2006 Performance Share Program
On February 21, 2006, the Compensation Committee of the Board of Directors (the "Committee") of W.W. Grainger, Inc. (the "Company") adopted the 2006 Performance Share Program (the "Program"). The Committee established the Program to encourage decision-making leading to improvements in shareholder value, to align management with the Companys growth objectives, and to attract and retain key executive talent. The Companys elected officers (approximately 30 individuals) will participate in the Program (the "Participants"). Awards under the Program were granted February 21, 2006 in the form of "Performance Shares" pursuant to the terms of the Company's 2005 Incentive Plan. Performance Shares will be earned, if at all, following the 2008 fiscal year, and will be settled in shares of Company common stock.

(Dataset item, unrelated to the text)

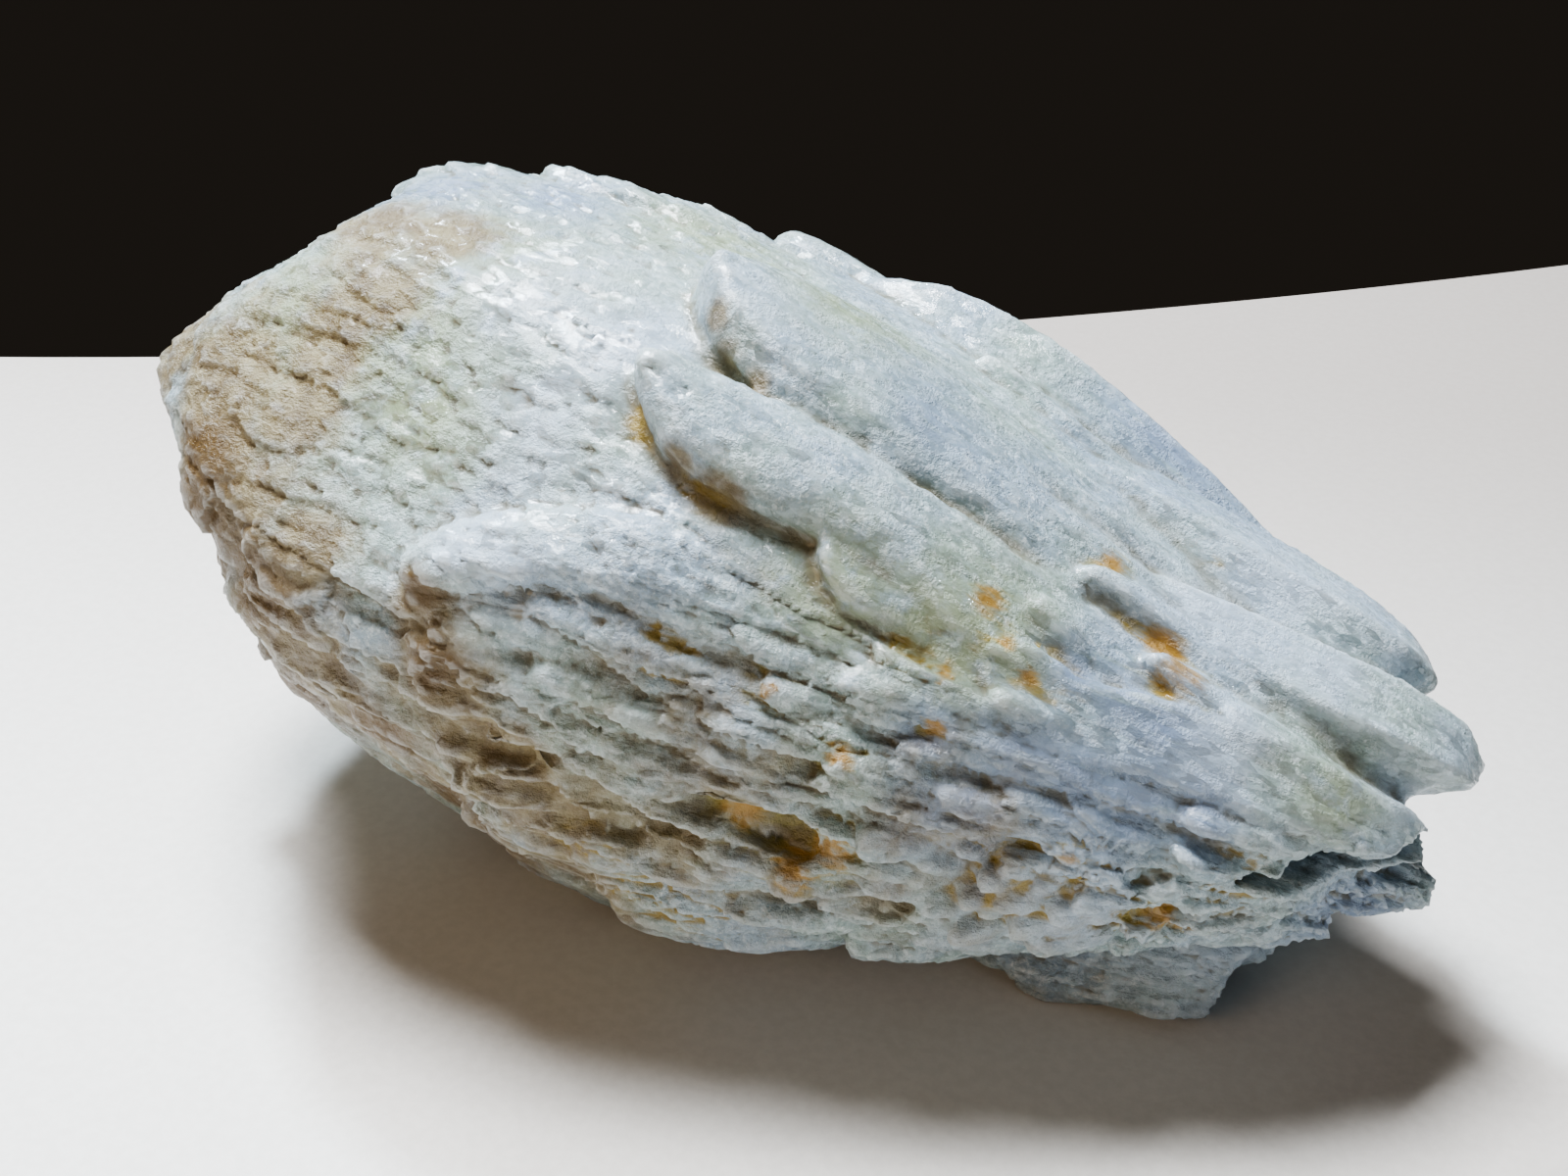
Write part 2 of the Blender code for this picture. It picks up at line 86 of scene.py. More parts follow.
# Crystals lying in the skin, given by their two long edges from the free end to the root: how far they stand
# out, the shape across, then for each station the place on the lower and on the upper edge. A place in the
# skin is (along, round): mm along X, and degrees round it from the front over the top.
LEDGES = (
    (6.0, "leaning", ((-6.8, 82, -7.0, 88), (-5.2, 75, -5.4, 94), (-3.2, 69, -2.7, 100), (-0.6, 65, 0.4, 104),
                      (3.5, 61, 4.9, 105), (8.0, 60, 9.4, 105), (12.5, 58, 14.7, 103), (16.6, 58, 20.1, 98),
                      (20.5, 56, 25.8, 92), (25.4, 55, 31.6, 83), (30.0, 53, 36.0, 72))),
    (4.4, "round", ((-7.8, 59, -7.8, 60.5), (-6.8, 55, -6.6, 61.5), (-5.6, 51.5, -4.8, 62), (-3.4, 47, -3.0, 62.5),
                    (-0.6, 44.5, -0.4, 62.5), (2.9, 43, 2.9, 62), (7.0, 42, 6.4, 61), (10.6, 41, 9.6, 60),
                    (13.5, 40, 12.9, 58.5), (16.8, 37, 16.8, 57), (20.1, 33, 20.9, 56), (24.0, 30, 25.2, 55),
                    (31.0, 26, 33.0, 52))),
    (2.0, "round", ((9.4, 39, 9.5, 41), (10.6, 35, 11.1, 43), (12.1, 33, 13.3, 42), (14.3, 32, 16.2, 40),
                    (17.2, 31, 19.1, 38), (21.0, 29, 23.5, 35))),
    (3.0, "leaning", ((-21.8, 18, -22.2, 23), (-19.3, 18, -19.4, 28), (-15.2, 20, -15.0, 33), (-9.9, 24, -8.6, 37),
                      (-5.1, 25, -2.7, 39), (0.6, 23, 3.5, 40), (5.9, 22, 9.0, 37), (12.0, 20, 15.0, 30))),
    (1.9, "leaning", ((-18.2, 13, -18.5, 19), (-14.8, 12, -15.2, 21), (-10.9, 14, -10.9, 24), (-6.0, 15, -6.0, 26),
                      (-1.4, 17, -1.0, 25), (4.7, 18, 4.7, 25), (11.0, 17, 12.0, 22))),
    (1.6, "leaning", ((-14.4, 7, -14.2, 13), (-10.7, 7, -11.5, 14), (-6.0, 11, -6.8, 16), (0.4, 13, 0.0, 20),
                      (7.0, 16, 7.0, 20))),
    (2.0, "leaning", ((-20.4, 2, -20.8, 12), (-17.0, 0, -18.3, 13), (-12.7, 0, -14.2, 9), (-5.0, 3, -8.0, 10))),
    (1.9, "leaning", ((-10.8, 5, -10.6, 11), (-9.0, 3, -8.2, 14), (-6.0, 3, -4.3, 16), (-1.2, 5, 0.2, 16),
                      (6.0, 6, 6.0, 15))),
    (2.0, "leaning", ((-9.0, -2, -8.6, 5), (-7.2, -5, -6.0, 6), (-2.9, -4, -1.2, 7), (2.7, -2, 3.5, 8),
                      (9.0, 2, 9.5, 8))),
    (1.8, "leaning", ((-9.6, -9, -9.4, -2), (-7.6, -12, -7.0, -2), (-3.0, -11, -2.0, -3), (4.0, -9, 4.5, -3),
                      (11.0, -6, 11.0, -2))),
    (2.2, "leaning", ((-8.0, -19, -7.8, -11), (-6.0, -21, -5.2, -10), (-1.2, -20, 0.0, -10), (4.5, -20, 5.7, -8),
                      (12.0, -16, 11.0, -9))),
    (2.0, "leaning", ((-6.5, -33, -6.5, -22), (-4.3, -42, -3.0, -21), (0.4, -41, 2.9, -20), (6.8, -40, 8.8, -18),
                      (15.0, -36, 15.0, -18))),
    (2.0, "leaning", ((4.1, 11, 4.3, 15), (5.5, 9, 6.3, 18), (9.6, 10, 11.1, 17), (14.1, 10, 15.6, 16),
                      (20.0, 11, 21.0, 14))),
    (1.8, "leaning", ((3.3, 7, 3.7, 10), (5.1, 6, 6.5, 11), (9.0, 5, 10.4, 12), (14.0, 6, 15.0, 10))),
    (2.2, "leaning", ((8.4, 4, 8.5, 8), (10.2, 3, 11.3, 9), (13.7, 4, 15.8, 10), (20.0, 5, 22.0, 9))),
    (2.0, "round", ((7.8, 1, 8.0, 4), (9.4, 0, 10.6, 4), (13.0, 0, 14.5, 3))),
    (2.8, "round", ((15.6, -1, 15.8, 3), (16.8, -4, 17.8, 5), (19.9, -3, 21.3, 5), (24.0, -2, 26.0, 4))),
    (2.6, "round", ((8.6, -14, 9.0, -10), (10.4, -16, 11.5, -6), (13.7, -12, 13.7, -2), (18.0, -8, 17.5, -3))),
    (2.0, "round", ((2.0, -16, 2.4, -13), (4.3, -17, 5.3, -11), (9.0, -15, 10.0, -10))),
    (2.0, "round", ((6.8, -11, 7.2, -8), (8.0, -13, 9.8, -6), (13.0, -9, 14.0, -5))),
    (1.8, "leaning", ((16.0, 6, 16.2, 9), (17.8, 5, 19.5, 10), (23.0, 5, 25.0, 9))),
    (1.5, "leaning", ((20.9, 10, 21.1, 12), (22.9, 9, 24.6, 13), (28.0, 8, 30.0, 11))),
    (1.5, "leaning", ((24.4, 8, 23.6, 12), (30.9, 5, 28.9, 15), (36.9, 3, 34.0, 14), (43.0, 1, 41.0, 11))),
    (0.8, "leaning", ((20.5, 17, 20.3, 20), (24.6, 14, 24.8, 22), (30.3, 14, 30.3, 25), (37.9, 13, 35.9, 28),
                      (43.0, 12, 42.0, 26))),
    (1.0, "round", ((13.1, 21, 13.9, 24), (15.4, 17, 18.2, 28), (20.5, 19, 22.7, 27), (28.0, 22, 29.0, 27))),
    (1.4, "round", ((19.6, 38, 19.8, 40), (21.9, 36, 22.5, 39), (27.0, 31, 28.0, 33))),
    (1.3, "round", ((22.6, 33, 23.0, 35), (25.4, 31, 25.8, 34), (30.0, 29, 30.5, 31))),
    (1.4, "round", ((24.0, 35, 24.2, 37), (26.6, 33, 27.0, 36), (31.0, 30, 31.8, 33))),
    (1.5, "round", ((24.0, 25, 24.2, 28), (26.0, 23, 26.8, 28), (32.0, 22, 33.0, 26))),
    (1.5, "round", ((25.2, 43, 25.3, 46), (27.0, 40, 27.7, 46), (31.0, 35, 32.0, 41))),
    (1.6, "leaning", ((28.2, 56, 28.4, 59), (29.6, 53.5, 30.0, 62), (33.0, 52, 34.0, 63), (37.0, 50, 38.0, 61),
                      (43.0, 47, 44.0, 58))),
    (1.2, "leaning", ((20.5, 77, 20.4, 82), (22.7, 75, 22.7, 86), (27.0, 75, 27.5, 88), (36.0, 74, 36.0, 84))),
    (1.3, "leaning", ((22.7, 67, 22.7, 73), (25.4, 64, 25.2, 80), (28.7, 62, 28.5, 82), (37.0, 60, 37.0, 76))),
    (2.0, "leaning", ((34.4, 42, 34.5, 44), (35.6, 39, 35.9, 46.5), (38.0, 35.5, 38.6, 47), (41.0, 34, 41.6, 46),
                      (46.0, 33, 46.5, 42))),
    (1.9, "leaning", ((40.6, 38, 40.7, 41), (42.0, 33, 42.6, 44), (45.9, 31, 47.1, 43), (49.0, 30, 50.0, 41),
                      (54.0, 28, 55.0, 36))),
    (2.4, "leaning", ((38.9, 7, 39.3, 10), (41.6, 4, 41.8, 8), (46.5, 1, 47.0, 5))),
)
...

Under the Program, a Participant is entitled to receive a number of Performance Shares determined by the Companys performance against a growth target for total net sales, with the vesting of those Performance Shares being subject to the Companys achievement of a return on invested capital (ROIC) target. More specifically, each Participant is awarded a target number of Performance Shares, but the actual number of Performance Shares which the Participant may receive can vary from the target number depending on the Companys total net sales during its 2006 fiscal year as compared to those during its 2005 fiscal year.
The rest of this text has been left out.